Whenever a significant celestial event is taking place, Google could deliver a notification at the right time to the user to go out and witness the spectacle. There are definitely ways in which Google could integrate this feature and execute it better than Samsung.
Directors View is a bit more of a niche tool, but one that comes in very handy for anyone serious about vlogging their day.
With Directors View on Samsung Galaxy phones, you can preview the output of the different camera lenses in the viewfinder, and easily transition between them during a video recording. You can also choose to enable the front-facing camera in this mode to simultaneously look at footage from all sensors. The only catch is that all the rear cameras aren’t simultaneously recording — the preview is just a cropped feed from the wide sensor — but your actual recording is through the respective lens.

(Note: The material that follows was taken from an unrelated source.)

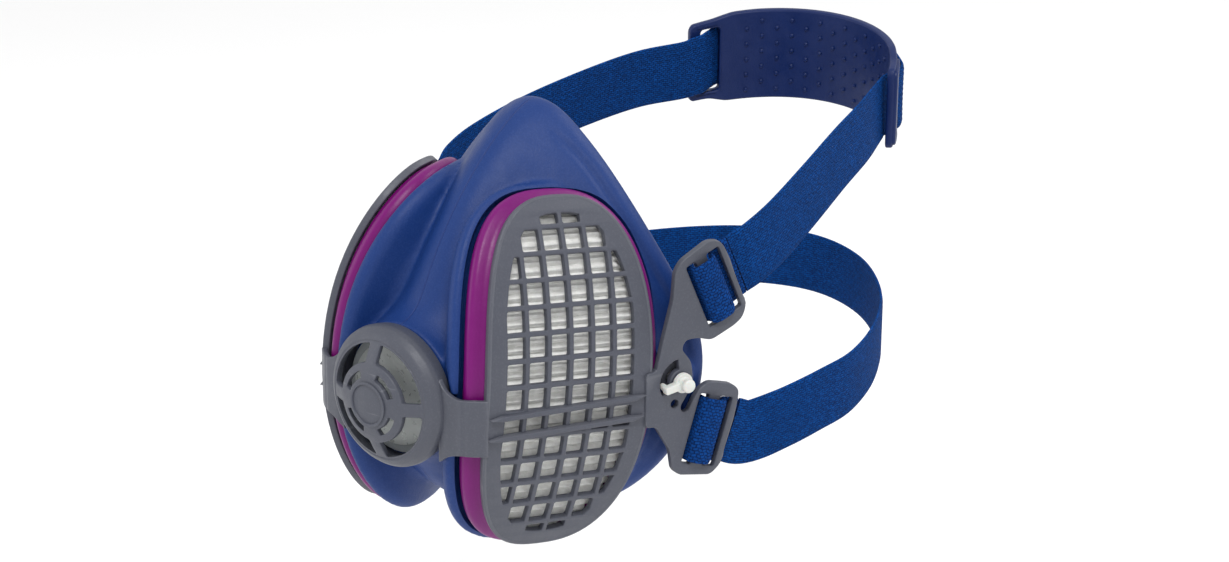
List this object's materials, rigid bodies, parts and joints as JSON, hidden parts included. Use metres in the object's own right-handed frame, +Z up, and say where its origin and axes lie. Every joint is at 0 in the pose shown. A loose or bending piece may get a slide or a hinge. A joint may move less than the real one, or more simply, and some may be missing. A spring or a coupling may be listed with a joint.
{
  "type": "half-mask respirator",
  "caption": "Reusable half-mask respirator with curved pleated side filters under hinged grid covers, a front exhalation valve, elastic head and neck straps and a head cradle.",
  "frame": {"origin": "centre of the face seal, between nose bridge and chin", "axes": "+Y towards the wearer's face, -Y out of the exhalation valve, +Z up, X across the face"},
  "size_m": [0.1362, 0.2247, 0.1266],
  "materials": {
    "facepiece_silicone": "soft matte blue silicone with a fine moulded grain",
    "harness_grey": "flexible grey moulding, fine satin texture",
    "filter_magenta": "smooth satin magenta moulding",
    "filter_media": "white pleated non-woven filter media",
    "filter_white": "white filter back shell",
    "clear_polycarbonate": "clear moulded valve seat",
    "flap_silicone": "thin translucent silicone valve flap",
    "pin_nylon": "natural white nylon",
    "strap_elastic": "knitted blue elastic webbing with ribbed selvedge",
    "cradle_plastic": "navy flexible plastic with small grip studs inside",
    "seal_rubber": "black rubber ring"
  },
  "bodies": {
    "mask": {"facepiece": "facepiece_silicone", "valve_cover": "harness_grey", "exhalation_valve_seat": "clear_polycarbonate", "inhalation_seat_right": "clear_polycarbonate", "inhalation_seat_left": "clear_polycarbonate", "pin_anchor_right": "harness_grey", "pin_anchor_left": "harness_grey", "upper_strap": "strap_elastic", "neck_strap": "strap_elastic", "head_cradle": "cradle_plastic"},
    "exhalation_valve": {"exhalation_flap": "flap_silicone"},
    "inhalation_valve_right": {"inhalation_flap_right": "flap_silicone"},
    "wing_right": {"hinge_band_right": "harness_grey", "grid_cover_right": "harness_grey", "strap_yoke_right": "harness_grey", "upper_strap_loop_right": "strap_elastic", "neck_strap_loop_right": "strap_elastic"},
    "pin_right": {"lock_pin_right": "pin_nylon"},
    "filter_right": {"filter_rim_right": "filter_magenta", "filter_media_right": "filter_media", "filter_base_right": "filter_white", "spigot_seal_right": "seal_rubber"},
    "inhalation_valve_left": {"inhalation_flap_left": "flap_silicone"},
    "wing_left": {"hinge_band_left": "harness_grey", "grid_cover_left": "harness_grey", "strap_yoke_left": "harness_grey", "upper_strap_loop_left": "strap_elastic", "neck_strap_loop_left": "strap_elastic"},
    "pin_left": {"lock_pin_left": "pin_nylon"},
    "filter_left": {"filter_rim_left": "filter_magenta", "filter_media_left": "filter_media", "filter_base_left": "filter_white", "spigot_seal_left": "seal_rubber"}
  },
  "joints": [
    {"name": "exhalation_valve_slide", "type": "slide", "parent": "mask", "child": "exhalation_valve", "axis": [0, -1, 0], "range_m": [0, 0.0016], "stiffness_N_per_m": 20},
    {"name": "wing_hinge_right", "type": "hinge", "parent": "mask", "child": "wing_right", "pos_m": [0.0241, -0.0637, -0.012], "axis": [0, 0, -1], "range_deg": [0, 60]},
    {"name": "filter_slide_right", "type": "slide", "parent": "mask", "child": "filter_right", "axis": [0.9368, -0.341, 0.0785], "range_m": [0, 0.0065]},
    {"name": "pin_turn_right", "type": "hinge", "parent": "wing_right", "child": "pin_right", "pos_m": [0.05498, 0.00076, -0.0125], "axis": [-0.9511, 0.309, 0], "range_deg": [0, 75]},
    {"name": "inhalation_valve_slide_right", "type": "slide", "parent": "mask", "child": "inhalation_valve_right", "axis": [-0.9368, 0.341, -0.0785], "range_m": [0, 0.0015], "stiffness_N_per_m": 20},
    {"name": "wing_hinge_left", "type": "hinge", "parent": "mask", "child": "wing_left", "pos_m": [-0.0241, -0.0637, -0.012], "axis": [0, 0, 1], "range_deg": [0, 60]},
    {"name": "filter_slide_left", "type": "slide", "parent": "mask", "child": "filter_left", "axis": [-0.9368, -0.341, 0.0785], "range_m": [0, 0.0065]},
    {"name": "pin_turn_left", "type": "hinge", "parent": "wing_left", "child": "pin_left", "pos_m": [-0.05498, 0.00076, -0.0125], "axis": [-0.9511, -0.309, 0], "range_deg": [0, 75]},
    {"name": "inhalation_valve_slide_left", "type": "slide", "parent": "mask", "child": "inhalation_valve_left", "axis": [0.9368, 0.341, -0.0785], "range_m": [0, 0.0015], "stiffness_N_per_m": 20}
  ],
  "couplings": [
    {"joint": "filter_slide_right", "follows": "wing_hinge_right", "m_per_rad": 0.006},
    {"joint": "filter_slide_left", "follows": "wing_hinge_left", "m_per_rad": 0.006}
  ]
}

Bonus: Some flex mode magic for the upcoming Pixel Fold
This isn’t on our wishlist for the Pixel 8 per se, but it’s definitely something we hope Google pays attention to.
The Samsung Camera app boasts Flex mode capabilities, letting the Galaxy Z Fold 4 and Galaxy Z Flip 4 get some creative uses out of the camera.
There are no such features on the Google Camera. But to be fair to Google, the company’s Pixel Fold foldable hasn’t been released yet. We just hope Google builds enough camera features for its own foldable to take advantage of. Otherwise, it will continue to play catch up to Samsung for another release cycle at least.